Czech medical doctor and scientist

Jan Marek Marci , also known as Johannes Marcus Marci (Johannes Marcus Marci de Cronland; 13 June 1595 – 10 April 1667) was a Czech medical doctor and scientist. He was the rector of the University of Prague and official medical doctor to the Holy Roman Emperors. The crater Marci on the far side of the Moon is named after him.

== Career ==
Marci was born on 13 June 1595 in Lanškroun, near the border between the historical lands Bohemia and Moravia (presently parts of the Czech Republic). He studied under Athanasius Kircher and spent most of his career as a professor of Charles University in Prague, where he served for over thirty years as a professor of medicine, eight times as Dean of the medical school and once as rector in 1662. He was also the personal doctor of emperors Ferdinand III and Leopold I, and distinguished himself in the defense of Prague against the Swedish armies in 1648. In October 1654 he was given the nobility title (falckrabě) "de Kronland" (anagram of "Landskron", German name for the city of Lanškroun). It is contested whether Marci was a member of the Royal Society. Some claim that he was elected as a corresponding member in 1667. Other dispute this and argue that a Fellowship was not granted due to his death in this year. Unlike in the legend spread by Jesuit order, he did not join the Jesuit order shortly before his death.

== Work ==
Marci's studies covered the mechanics of colliding bodies, epilepsy, and the refraction of light, as well as other topics. Prior to Marci, the prevailing theory of color assumed that light was modified by the action of a medium to produce color. Most theories were based upon the assumption that color was simply a modification of light varying between whiteness and blackness. Marci preceded Isaac Newton in his belief that "Light is not changed into colors except by a certain refraction in a dense medium; and the diverse species of colors are the products of refraction." Although he thought that different colors were caused by varying angles of incidence across the 1/2 degree apparent diameter of the sun, he stated that each color was condensed or disentangled from the others after refraction into homogeneous or elementary colors of red, green, blue and purple, and that no further change in color was obtained by additional refraction of elementary colors.

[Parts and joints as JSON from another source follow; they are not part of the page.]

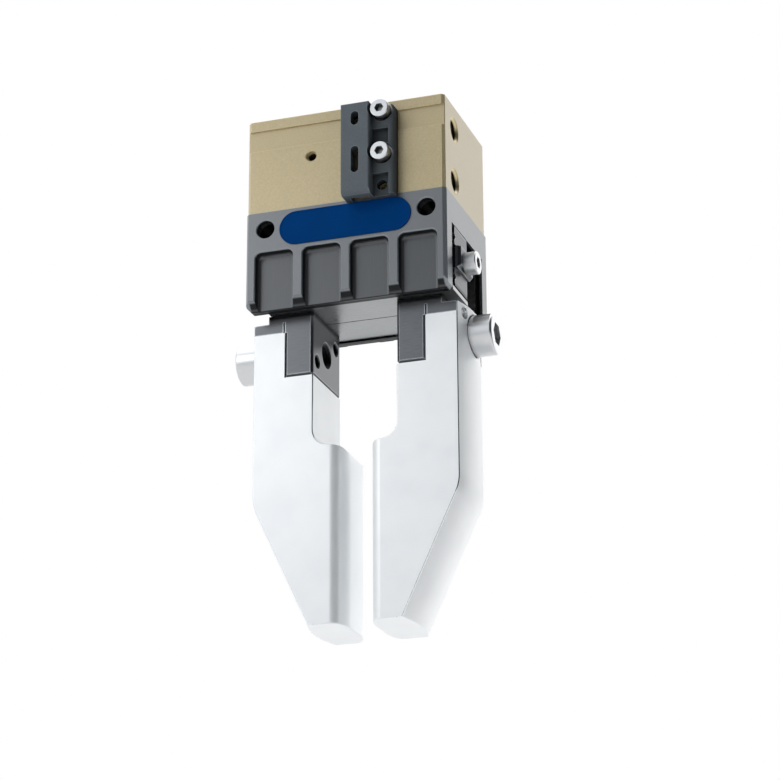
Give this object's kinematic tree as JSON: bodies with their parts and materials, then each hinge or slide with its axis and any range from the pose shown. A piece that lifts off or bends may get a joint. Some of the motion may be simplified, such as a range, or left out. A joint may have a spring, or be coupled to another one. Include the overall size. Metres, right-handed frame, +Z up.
{
  "type": "pneumatic parallel gripper",
  "caption": "Pneumatic parallel gripper hanging from its top face, with opposed sliding jaws driven by an oval piston and wedge hook, bolted-on fingers and a sensor bracket.",
  "frame": {"origin": "middle of the top mounting face, on the piston axis", "axes": "+Z up out of the mounting face, +X towards the right jaw, the front with the badge and sensor bracket faces -Y; the fingers hang towards -Z"},
  "size_m": [0.064, 0.0382, 0.125],
  "materials": {
    "gold_anodised": "satin hard anodised, fine speckle",
    "grey_anodised": "satin anodised",
    "badge_blue": "smooth lacquer",
    "bracket_plastic": "matt moulded",
    "jaw_steel": "brushed, darkened",
    "rail_steel": "ground",
    "finger_metal": "bright polished",
    "screw_steel": "bright",
    "rubber": "matt",
    "bronze": "machined",
    "cage_brass": "sheet",
    "piston_aluminium": "machined",
    "magnet_grey": "ground"
  },
  "bodies": {
    "housing": {"upper_housing": "gold_anodised", "lower_housing": "grey_anodised", "nameplate": "badge_blue", "housing_seal": "rubber", "rod_seal": "rubber", "rod_bush": "bronze", "housing_tie_screws": "screw_steel", "sensor_bracket": "bracket_plastic", "bracket_screws": "screw_steel", "bracket_washers": "screw_steel", "center_guide_plates": "bronze", "guide_strip_front": "rail_steel", "guide_strip_back": "rail_steel"},
    "jaw_right": {"base_jaw_right": "jaw_steel", "cover_strip_right": "rail_steel", "finger_right": "finger_metal", "finger_screw_right": "screw_steel", "dowel_pins_right": "rail_steel", "switch_cam": "jaw_steel", "switch_cam_screw": "screw_steel"},
    "jaw_left": {"base_jaw_left": "jaw_steel", "cover_strip_left": "rail_steel", "finger_left": "finger_metal", "finger_screw_left": "screw_steel", "dowel_pins_left": "rail_steel"},
    "piston_group": {"piston": "piston_aluminium", "piston_seal": "rubber", "piston_magnet": "magnet_grey", "piston_rod": "rail_steel", "wedge_hook": "jaw_steel", "piston_bolt": "screw_steel"},
    "cage_front": {"roller_cage_front": "cage_brass", "rollers_front": "screw_steel"},
    "cage_back": {"roller_cage_back": "cage_brass", "rollers_back": "screw_steel"}
  },
  "joints": [
    {"name": "right_jaw_slide", "type": "slide", "parent": "housing", "child": "jaw_right", "axis": [1, 0, 0], "range_m": [-0.0027, 0.0053]},
    {"name": "left_jaw_slide", "type": "slide", "parent": "housing", "child": "jaw_left", "axis": [-1, 0, 0], "range_m": [-0.0027, 0.0053]},
    {"name": "piston_slide", "type": "slide", "parent": "housing", "child": "piston_group", "axis": [0, 0, 1], "range_m": [-0.0053, 0.0027]},
    {"name": "front_cage_slide", "type": "slide", "parent": "housing", "child": "cage_front", "axis": [1, 0, 0], "range_m": [-0.00135, 0.00265]},
    {"name": "back_cage_slide", "type": "slide", "parent": "housing", "child": "cage_back", "axis": [-1, 0, 0], "range_m": [-0.00135, 0.00265]}
  ],
  "couplings": [
    {"joint": "left_jaw_slide", "follows": "right_jaw_slide", "ratio": 1},
    {"joint": "piston_slide", "follows": "right_jaw_slide", "ratio": -1},
    {"joint": "front_cage_slide", "follows": "right_jaw_slide", "ratio": 0.5},
    {"joint": "back_cage_slide", "follows": "right_jaw_slide", "ratio": 0.5}
  ]
}
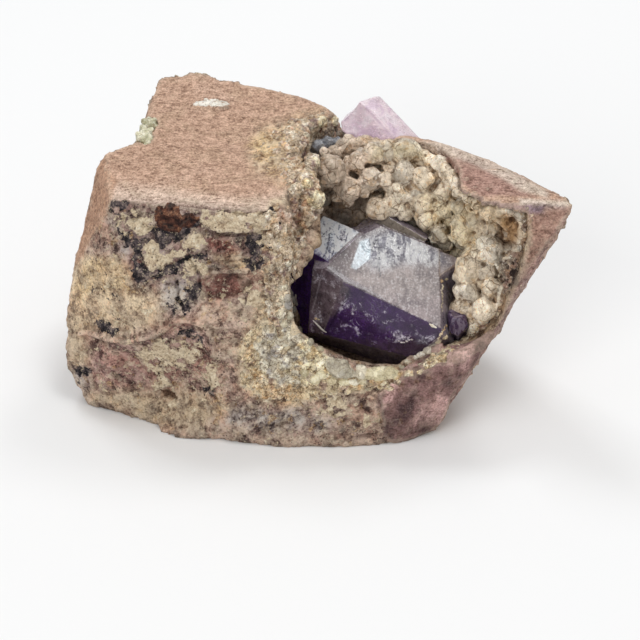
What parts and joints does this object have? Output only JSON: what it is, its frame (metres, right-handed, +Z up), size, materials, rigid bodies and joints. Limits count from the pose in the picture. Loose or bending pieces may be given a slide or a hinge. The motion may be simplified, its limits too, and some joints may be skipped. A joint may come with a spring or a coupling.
{
  "type": "amethyst specimen",
  "caption": "Block of reddish-brown volcanic rock with an open vug lined by nodular crust, holding stubby violet and smoky quartz crystals.",
  "frame": {"origin": "a point of the flat underside, below the left part of the vug", "axes": "+Z up from the flat underside, +X along the long side of the rock, +Y from the vug's side to the back"},
  "size_m": [0.1217, 0.0752, 0.0647],
  "materials": {
    "matrix_rock": "matte",
    "nodular_lining": "matte",
    "amethyst_cluster": "satin",
    "lilac_amethyst": "gloss",
    "violet_side_crystal": "gloss",
    "grey_quartz_rim": "satin",
    "hollow_druse": "satin",
    "lip_quartz": "satin",
    "notch_quartz": "satin",
    "white_amygdule": "matte"
  },
  "bodies": {
    "root": {"matrix_rock": "matrix_rock", "nodular_lining": "nodular_lining", "amethyst_cluster": "amethyst_cluster", "lilac_amethyst": "lilac_amethyst", "violet_side_crystal": "violet_side_crystal", "grey_quartz_rim": "grey_quartz_rim", "hollow_druse": "hollow_druse", "lip_quartz": "lip_quartz", "notch_quartz": "notch_quartz", "white_amygdule": "white_amygdule"}
  },
  "joints": []
}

Marci at some time came into possession of the Voynich Manuscript, apparently upon the death of its former owner, the alchemist Georg Baresch. He sent the book to his longtime friend Athanasius Kircher, with a cover letter dated 19 August 1666, or possibly 1665. This cover letter has remained intact and was present when the manuscript was obtained by Wilfrid Voynich.

He is remembered today by the award of an annual medal to distinguished scientists by the Slovak-Czech Spectroscopy Society.

== Books ==
- Operatricum Idea (1635)
- Idearum operaticum idea (1636)
- De proportione motus seu regula sphygmica (1639)
- Thaumantias. Liber de arcu coelesti deque colorum apparentium natura, ortu, et causis (Pragae: typis Academicis, 1648)
- Dissertatio de natura iridis (1650)
- De longitudine seu differentia inter duos meridianos (Praegae: Typis Georgij Schyparz, 1650)
- Labyrinthus, in quo via ad circuli quadraturam pluribus modis exhibetur (1654)
- Philosophia vetus restituta (1662)
- Othosophia seu philosophia impulsus universalis (1683)
A bibliography of Marci is provided by Heinrich Wilhelm Rotermund.